I will say that a few of the original girl bosses like Ty Haney of Outdoor Voices and Sophia Amuroso have tagged me in angry Instagram posts. I'm pretty sure they didn't read the book because it was before it came out, but they were just angry about some of the press around it and the girlboss, and I really wanted them to tell them to read it because I actually think the book is pretty fair about the phenomenon and why those women chose to participate in a moment that was a little bit embarrassing or cringe-worthy.
If Glossier is a peak 2010s company — and was forced to grapple with that 2010s-ness, much like millennials themselves, as it aged — what’s a 2020s company and leader? And how do you think we’ll look at back on it, and the conversations and hype and CEO celebrification, when we look back a decade from now?
I think of this in a few ways. For the girl bosses, it was the 2010s version of business fame. You think of the corporate Raiders like Richard Gere’s character in Pretty Woman in the ‘80s. And then you had these tech wiz-kids in the nineties and you had Crypto Bros maybe right around now. And in the 2010s you had girl bosses. Is the 2020s Glossier, the Crypto Bros now? Is that already over? It's hard to know. I imagine the 2020s equivalent of Glossier would definitely be in another field.
I predict Emily Weiss will go on to found another company. My guess would be in the parenting sphere. She's been posting a lot about being a relatively new mom and making breastmilk soap and gifting it to people, which is really a turn that I did not expect coming. And then there's Julie Schott’s company that makes patches for zits called Starface and has also gotten into smoking cessation products and emergency contraception. They are a Gen Z and beyond answer to Proctor and Gamble, with a very young and kind of edgy bent.
If there is a quintessentially 2020s company, I don't know if we have it yet, or maybe it's in such a nascent form that I don't know about.

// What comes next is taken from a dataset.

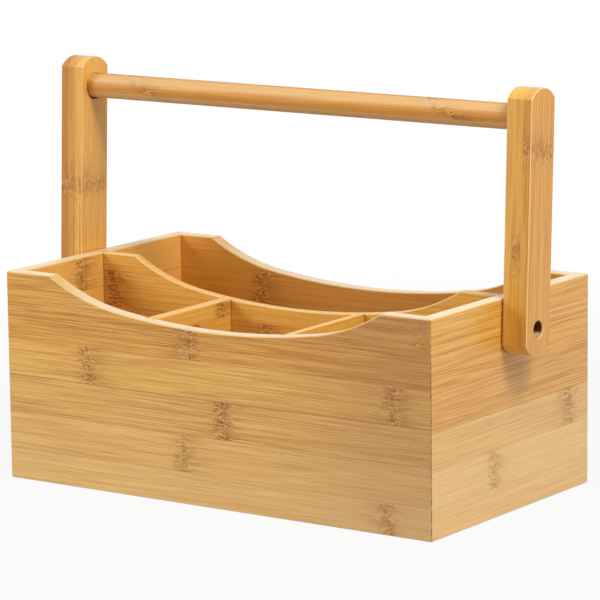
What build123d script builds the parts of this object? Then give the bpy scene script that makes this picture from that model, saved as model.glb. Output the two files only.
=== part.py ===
from build123d import *
from math import sqrt
import os

# A wooden utensil caddy: an open box with mitred corners, a scooped front, back and middle
# divider, and a handle of two posts and a round bar that swings on a screw at each end.
# Millimetres. X runs along the box to the right, Y to the back and Z up.
# The origin is on the table, under the middle of the box.

# The box, outside
box_length = 300.0
box_width = 171.0
box_height = 125.5
wall = 9.0
corner_round = 1.2          # radius down the four outer corners
edge_ease = 0.6             # chamfer along the top and bottom edges of the boards

# The scoop in the top edge: a shallow belly in the middle, a tighter shoulder at each side
scoop_length = 234.0        # from crest to crest
scoop_depth = 22.3
belly_length = 140.0
belly_radius = 466.0

# The dividers, which stand in housings: grooves cut across the boards that hold them
divider = 6.0
wall_housing = 3.0          # depth of a housing in a wall
divider_housing = 1.5       # depth of a housing in the long divider
housing_clearance = 0.1     # on each face of a divider
cells = 3                   # compartments along the front

# The floor, a loose panel in a groove round the walls
floor_height = 4.0          # underside of the panel above the table
floor_thickness = 5.0
floor_groove = 4.0          # depth of the groove
floor_gap = 0.5             # between the panel's edge and the bottom of its groove
floor_clearance = 0.2       # above the panel in its groove

# The handle, measured from the pivot with the handle upright
pivot_below_rim = 17.6
bar_above_pivot = 118.8
post_above_pivot = 136.8
post_below_pivot = 15.3
post_width = 25.2
post_thickness = 16.2
post_arch_radius = 16.0     # the curve of each end of a post, on its wide faces
post_ease = 0.4             # chamfer round the wide faces
handle_lean = 2.5           # degrees back from upright, as the handle stands
bar_diameter = 15.0
bar_end_chamfer = 0.8
socket_depth = 8.0          # blind hole for the bar in each post
socket_clearance = 0.6      # on the bar's radius
socket_chamfer = 0.2

# The pivot: a part-threaded screw through the post and the end board into the long divider
spacer_thickness = 0.8
spacer_diameter = 16.0
spacer_clearance = 0.1      # on the shank's radius
side_play = 0.1             # at each side of a post, along the screw
counterbore_diameter = 10.0
counterbore_depth = 8.0
counterbore_chamfer = 0.4
shank_diameter = 4.8
shank_clearance = 0.05      # running fit, on the radius
thread_diameter = 3.6
thread_length = 21.0
pilot_clearance = 0.05
point_length = 3.0
head_diameter = 8.5
head_height = 2.8
head_chamfer = 0.7
hex_size = 3.0              # across the flats of the hexagon socket
hex_depth = 1.6

inner_length = box_length - 2 * wall
inner_width = box_width - 2 * wall
floor_top = floor_height + floor_thickness
housing_width = divider + 2 * housing_clearance
pivot_height = box_height - pivot_below_rim
pivot_axis = Axis((0, 0, pivot_height), (1, 0, 0))
post_inner = box_length / 2 + spacer_thickness + side_play
post_outer = post_inner + post_thickness
counterbore_floor = post_outer - counterbore_depth
bar_lift = 0.85 * socket_clearance      # the bar lies high in its sockets, as a lifted bar does


def block(low, high):
    """A box between two opposite corners."""
    size = Vector(*high) - Vector(*low)
    return Pos(*low) * Box(size.X, size.Y, size.Z, align=(Align.MIN, Align.MIN, Align.MIN))


def turned(*profile):
    """A solid of revolution about the pivot axis, from points of (along X, radius)."""
    half_section = make_face(Polyline(*profile, close=True))
    return Pos(0, 0, pivot_height) * revolve(half_section, Axis.X)


def scoop():
    """What the long boards lose from their top edge, as a prism right across the box."""
    low = box_height - scoop_depth
    belly_half = belly_length / 2
    belly_end = low + belly_radius - sqrt(belly_radius**2 - belly_half**2)
    crest = scoop_length / 2
    over = box_height + scoop_depth
    belly = ThreePointArc((-belly_half, belly_end), (0, low), (belly_half, belly_end))
    shoulder = TangentArc((belly_half, belly_end), (crest, box_height), tangent=belly % 1)
    lid = Polyline((crest, box_height), (crest, over), (-crest, over), (-crest, box_height))
    outline = make_face([belly, shoulder, mirror(shoulder, Plane.YZ), lid])
    return extrude(Plane.XZ * outline, box_width, both=True)


def long_edges(board, y):
    """The edges of a board in the upright plane at y, without its upright ones."""
    in_plane = board.edges().filter_by(lambda edge: all(abs(v.Y - y) < 1e-4 for v in edge.vertices()))
    return [edge for edge in in_plane if edge not in in_plane.filter_by(Axis.Z)]


def floor_groove_cut():
    """The ring that the floor's groove takes out of the four walls."""
    length = inner_length + 2 * floor_groove
    width = inner_width + 2 * floor_groove
    height = floor_thickness + floor_clearance
    return Pos(0, 0, floor_height) * extrude(Rectangle(length, width), height)


def mitred_board(length, across, scooped):
    """A wall, in the place of the front one: a trapezium in plan, with its outer edges eased."""
    half = length / 2
    outer = -across / 2
    inner = outer + wall
    plan = Polyline((-half, outer), (half, outer), (half - wall, inner), (-half + wall, inner), close=True)
    eased = RectangleRounded(length, across, corner_round)
    board = extrude(make_face(plan) & eased, box_height)
    if scooped:
        board -= scoop()
    return chamfer(long_edges(board, outer) + long_edges(board, inner), edge_ease)


def cross_places():
    """X of each cross divider, which part the front half into equal cells."""
    cell = (inner_length - (cells - 1) * divider) / cells
    pitch = cell + divider
    return [(i - cells / 2) * pitch for i in range(1, cells)]


def cross_housing(x, y_low, y_high):
    """The housing that a cross divider slides down into, from above to the floor."""
    half = housing_width / 2
    return block((x - half, y_low, floor_top), (x + half, y_high, box_height + 1))


def front_board():
    board = mitred_board(box_length, box_width, scooped=True) - floor_groove_cut()
    face = -inner_width / 2
    for x in cross_places():
        board -= cross_housing(x, face - wall_housing, face)
    return board


def back_board():
    return mitred_board(box_length, box_width, scooped=True).rotate(Axis.Z, 180) - floor_groove_cut()


def right_end_board():
    board = mitred_board(box_width, box_length, scooped=False).rotate(Axis.Z, 90) - floor_groove_cut()
    face = inner_length / 2
    half = housing_width / 2
    housing = block((face, -half, floor_top), (face + wall_housing, half, box_height + 1))
    return board - housing - pilot_hole()


def pilot_hole():
    """The hole for the screw's thread, through the end board and into the long divider."""
    radius = thread_diameter / 2 + pilot_clearance
    outer = box_length / 2
    inner = outer - thread_length
    return turned((inner, 0), (inner, radius), (outer, radius), (outer, 0))


def floor_panel():
    grip = floor_groove - floor_gap
    panel = extrude(Rectangle(inner_length + 2 * grip, inner_width + 2 * grip), floor_thickness)
    return Pos(0, 0, floor_height) * panel


def long_divider():
    half = inner_length / 2 + wall_housing
    face = divider / 2
    board = block((-half, -face, floor_top), (half, face, box_height)) - scoop()
    top_edges = [e for e in long_edges(board, -face) + long_edges(board, face) if e.center().Z > floor_top + 1]
    board = chamfer(top_edges, edge_ease)
    for x in cross_places():
        board -= cross_housing(x, -face, -face + divider_housing)
    return board - pilot_hole() - mirror(pilot_hole(), Plane.YZ)


def cross_divider(x):
    half = divider / 2
    front = -inner_width / 2 - wall_housing
    back = -divider / 2 + divider_housing
    return block((x - half, front, floor_top), (x + half, back, box_height)) - scoop()


def post_outline():
    """A post's wide face: straight sides, and an arch at each end that meets them in a corner."""
    half = post_width / 2
    rise = post_arch_radius - sqrt(post_arch_radius**2 - half**2)
    top = post_above_pivot
    bottom = -post_below_pivot
    top_arch = ThreePointArc((-half, top - rise), (0, top), (half, top - rise))
    bottom_arch = ThreePointArc((-half, bottom + rise), (0, bottom), (half, bottom + rise))
    left_side = Line((-half, bottom + rise), (-half, top - rise))
    right_side = Line((half, bottom + rise), (half, top - rise))
    return make_face([top_arch, right_side, bottom_arch, left_side])


def pivot_bore():
    """The screw's way through a post: a bore for the shank and a counterbore for the head."""
    bore = shank_diameter / 2 + shank_clearance
    sink = counterbore_diameter / 2
    mouth = sink + counterbore_chamfer
    return turned(
        (post_inner, 0), (post_inner, bore), (counterbore_floor, bore), (counterbore_floor, sink),
        (post_outer - counterbore_chamfer, sink), (post_outer, mouth), (post_outer, 0),
    )


def bar_socket():
    """The blind hole that holds the bar's end, with a chamfered mouth."""
    radius = bar_diameter / 2 + socket_clearance
    mouth = radius + socket_chamfer
    floor = post_inner + socket_depth
    socket = turned(
        (post_inner, 0), (post_inner, mouth), (post_inner + socket_chamfer, radius), (floor, radius), (floor, 0),
    )
    return Pos(0, 0, bar_above_pivot) * socket


def leaned(piece):
    """Turn a piece of the handle back about the pivot, to where the handle stands."""
    return piece.rotate(pivot_axis, -handle_lean)


def right_post():
    blank = Pos(post_inner, 0, pivot_height) * extrude(Plane.YZ * post_outline(), post_thickness)
    wide_faces = blank.faces().filter_by(Axis.X)
    post = chamfer(wide_faces.edges(), post_ease)
    return leaned(post - pivot_bore() - bar_socket())


def handle_bar():
    half = post_inner + socket_depth
    bar = Rot(0, 90, 0) * Cylinder(bar_diameter / 2, 2 * half)
    bar = chamfer(bar.edges().filter_by(GeomType.CIRCLE), bar_end_chamfer)
    return leaned(Pos(0, 0, pivot_height + bar_above_pivot + bar_lift) * bar)


def right_spacer_washer():
    bore = shank_diameter / 2 + spacer_clearance
    rim = spacer_diameter / 2
    inner = box_length / 2
    outer = inner + spacer_thickness
    return turned((inner, bore), (inner, rim), (outer, rim), (outer, bore))


def right_pivot_screw():
    """A cheese head with a hexagon socket, a smooth shank for the post to turn on, and the thread."""
    under_head = counterbore_floor + side_play
    head_top = under_head + head_height
    shank_end = box_length / 2
    thread_end = shank_end - thread_length
    head = head_diameter / 2
    shank = shank_diameter / 2
    thread = thread_diameter / 2
    screw = turned(
        (thread_end, 0), (thread_end + point_length, thread), (shank_end, thread), (shank_end, shank),
        (under_head, shank), (under_head, head), (head_top - head_chamfer, head),
        (head_top, head - head_chamfer), (head_top, 0),
    )
    hexagon = RegularPolygon(hex_size / 2, 6, major_radius=False)
    socket = extrude(Plane.YZ * hexagon, hex_depth)
    return screw - Pos(head_top - hex_depth, 0, pivot_height) * socket


def left(piece):
    """The left-hand twin of a right-hand piece."""
    return mirror(piece, Plane.YZ)


parts = {
    "front_board": front_board(),
    "back_board": back_board(),
    "right_end_board": right_end_board(),
    "left_end_board": left(right_end_board()),
    "floor_panel": floor_panel(),
    "long_divider": long_divider(),
    "right_post": right_post(),
    "left_post": left(right_post()),
    "handle_bar": handle_bar(),
    "right_spacer_washer": right_spacer_washer(),
    "left_spacer_washer": left(right_spacer_washer()),
    "right_pivot_screw": right_pivot_screw(),
    "left_pivot_screw": left(right_pivot_screw()),
}
for name, x in zip(["left_cross_divider", "right_cross_divider"], cross_places()):
    parts[name] = cross_divider(x)

os.makedirs("parts", exist_ok=True)
for name, piece in parts.items():
    export_step(piece, f"parts/{name}.step")
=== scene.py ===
import math
from dataclasses import dataclass

import bpy
from mathutils import Matrix, Vector

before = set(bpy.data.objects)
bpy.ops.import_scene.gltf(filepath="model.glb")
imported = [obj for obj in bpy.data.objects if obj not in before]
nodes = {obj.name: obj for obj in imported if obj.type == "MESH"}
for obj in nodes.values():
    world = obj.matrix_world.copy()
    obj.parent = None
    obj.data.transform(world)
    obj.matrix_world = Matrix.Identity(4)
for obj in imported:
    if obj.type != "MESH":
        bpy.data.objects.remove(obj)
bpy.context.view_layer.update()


# ---------------------------------------------------------------- node helpers

class Nodes:
    """Short calls for building one material's node tree."""

    def __init__(self, name):
        self.material = bpy.data.materials.new(name)
        self.material.use_nodes = True
        self.tree = self.material.node_tree
        self.shader = self.tree.nodes["Principled BSDF"]

    def feed(self, socket, value):
        if isinstance(value, bpy.types.NodeSocket):
            self.tree.links.new(value, socket)
        else:
            socket.default_value = value

    def add(self, kind, inputs=None, **settings):
        node = self.tree.nodes.new("ShaderNode" + kind)
        for key, value in settings.items():
            setattr(node, key, value)
        for socket, value in (inputs or {}).items():
            self.feed(node.inputs[socket], value)
        return node

    def math(self, operation, *values, clamp=False):
        node = self.add("Math", operation=operation, use_clamp=clamp)
        for socket, value in zip(node.inputs, values):
            self.feed(socket, value)
        return node.outputs[0]

    def vector(self, operation, *values):
        node = self.add("VectorMath", operation=operation)
        for socket, value in zip(node.inputs, values):
            self.feed(socket, value)
        return node.outputs[0]

    def millimetres(self, origin=(0, 0, 0)):
        """The point in the frame, in millimetres from an origin in metres."""
        at = self.add("TexCoord").outputs["Object"]
        if any(origin):
            at = self.vector("SUBTRACT", at, origin)
        at = self.vector("SCALE", at)
        at.node.inputs["Scale"].default_value = 1000.0
        return at

    def combine(self, x, y, z):
        return self.add("CombineXYZ", {0: x, 1: y, 2: z}).outputs[0]

    def noise(self, vector, scale=(1, 1, 1), detail=2.0, roughness=0.5):
        """Noise whose features are about as large as scale, along each axis."""
        place = self.vector("MULTIPLY", vector, tuple(1 / s for s in scale))
        node = self.add("TexNoise", {"Vector": place, "Scale": 1.0, "Detail": detail})
        node.inputs["Roughness"].default_value = roughness
        return node.outputs[0]

    def chance(self, a, b, c):
        """A number from 0 to 1 that depends on three others and nothing else."""
        return self.add("TexWhiteNoise", {"Vector": self.combine(a, b, c)}, noise_dimensions="3D").outputs[0]

    def step(self, value, low, high, to_low=0.0, to_high=1.0):
        """A smooth rise from to_low to to_high as value goes from low to high."""
        node = self.add("MapRange", interpolation_type="SMOOTHSTEP", clamp=True)
        for socket, v in zip(node.inputs, (value, low, high, to_low, to_high)):
            self.feed(socket, v)
        return node.outputs[0]

    def bell(self, distance, width):
        """1 where distance is 0, falling off over width."""
        x = self.math("DIVIDE", distance, width)
        return self.math("EXPONENT", self.math("MULTIPLY", self.math("MULTIPLY", x, x), -1.0))

    def radius(self, a, b):
        """The distance from the axis that a and b are measured from."""
        return self.math("SQRT", self.math("ADD", self.math("MULTIPLY", a, a), self.math("MULTIPLY", b, b)))

    def mix(self, factor, a, b):
        """Colour a, with factor of colour b."""
        node = self.add("Mix", data_type="RGBA")
        self.feed(node.inputs[0], factor)
        self.feed(node.inputs[6], a)
        self.feed(node.inputs[7], b)
        return node.outputs[2]

    def lookup(self, index, rows):
        """The four numbers of row index, each from 0 to 1, as (red, green, blue, alpha)."""
        ramp = self.add("ValToRGB")
        ramp.color_ramp.interpolation = "CONSTANT"
        elements = ramp.color_ramp.elements
        while len(elements) > 1:
            elements.remove(elements[-1])
        elements[0].position = 0.0
        elements[0].color = rows[0]
        for i, row in enumerate(rows[1:], 1):
            elements.new(i / len(rows)).color = row
        place = self.math("DIVIDE", self.math("ADD", index, 0.5), float(len(rows)))
        self.feed(ramp.inputs[0], place)
        split = self.add("SeparateColor", {0: ramp.outputs[0]})
        return split.outputs[0], split.outputs[1], split.outputs[2], ramp.outputs[1]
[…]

Maybe it's in something like AI that I know so little about and frankly fear. Someone asked me an interview how I was using AI, and I was like, maybe just when I'm interacting with an airline’s chatbot trying to reschedule a flight? I think Glossier is still the Glossier of the 2020s, at least for now. ●
You can buy Glossy: Ambition, Beauty, and the Inside Story of Emily Weiss's Glossier here, and find more from Marisa Meltzer here.
I'll definitely be reading the book, but I'm curious: Does Meltzer get into the sourcing of the products, the factories where they are made, and the conditions in those factories? Does she interview workers who are on the line? It would be great if we normalized that as a best practice when telling corporate stories (in books & magazines & well, everywhere).
Can we acknowledge how insane it is that they actually had to discuss whether a pink cover would alienate male readers. I mean I’m not surprised, but it’s absurd when you think about how fragile masculinity can be.